Thank you very much. I do plan to follow your suggestion below though.


>> diff --git a/arch/x86/kernel/cpu/resctrl/rdtgroup.c b/arch/x86/kernel/cpu/resctrl/rdtgroup.c
>> index 68db7d2dec8f..9d62f1fadcc3 100644
>> --- a/arch/x86/kernel/cpu/resctrl/rdtgroup.c
>> +++ b/arch/x86/kernel/cpu/resctrl/rdtgroup.c
>> @@ -525,6 +525,16 @@ static void rdtgroup_remove(struct rdtgroup *rdtgrp)
> 
> 
>> +static void update_task_closid_rmid(struct task_struct *t)
>>   {
>> +	int cpu;
>>   
>> +	if (task_on_cpu(t, &cpu))
>> +		smp_call_function_single(cpu, _update_task_closid_rmid, t, 1);
> 
> 
> I think:
> |	if (task_curr(t))
> |		smp_call_function_single(task_cpu(t), _update_task_closid_rmid, t, 1);
> 
> here would make for an easier backport as it doesn't depend on the previous patch.
> 

Will do, thank you very much.

The previous patch has now become a bugfix in its own right after you 
pointed out the issue with using t->on_cpu. In addressing that I plan to 
remove the helpers found in patch #1 so backporting should continue to 
be easier.

> 
>> +}
> 
> [...]
> 
>>   static int __rdtgroup_move_task(struct task_struct *tsk,
>>   				struct rdtgroup *rdtgrp)
>>   {
> 
>> +	if (rdtgrp->type == RDTCTRL_GROUP) {
>> +		tsk->closid = rdtgrp->closid;
>> +		tsk->rmid = rdtgrp->mon.rmid;
>> +	} else if (rdtgrp->type == RDTMON_GROUP) {
> 
> [...]
> 
>> +	} else {
> 
>> +		rdt_last_cmd_puts("Invalid resource group type\n");
>> +		return -EINVAL;
> 
> Wouldn't this be a kernel bug?
> I'd have thought there would be a WARN_ON_ONCE() here to make it clear this isn't
> user-space's fault!

You are right, this would be a kernel bug. I'll add a WARN_ON_ONCE().

> 
> 
>>   	}
>> -	return ret;
>> +
>> +	/*
>> +	 * By now, the task's closid and rmid are set.
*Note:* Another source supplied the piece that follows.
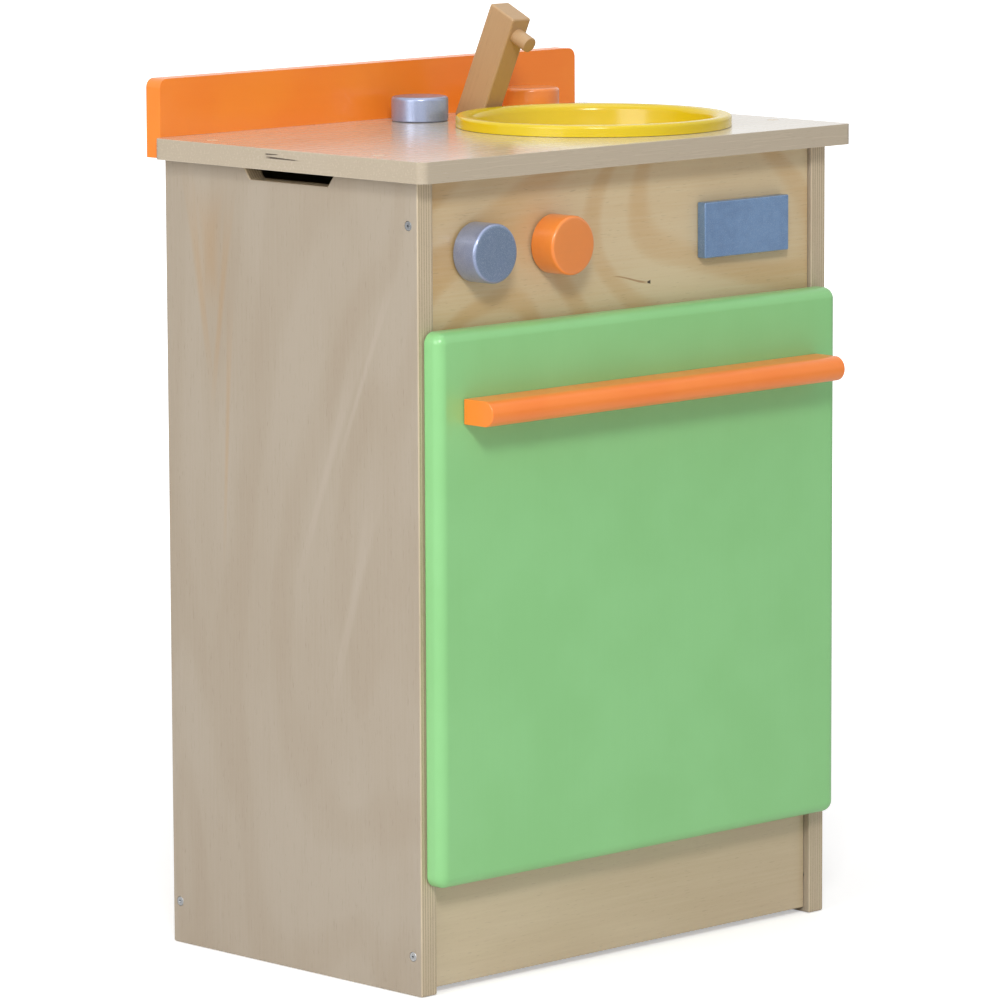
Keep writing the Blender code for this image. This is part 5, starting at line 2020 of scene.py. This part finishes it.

If the task is current
>> +	 * on a CPU, the PQR_ASSOC MSR needs to be updated to make the resource
>> +	 * group go into effect. If the task is not current, the MSR will be
>> +	 * updated when the task is scheduled in.
>> +	 */
>> +	update_task_closid_rmid(tsk);
>> +
>> +	return 0;
>>   }
> 

Thank you very much.

Reinette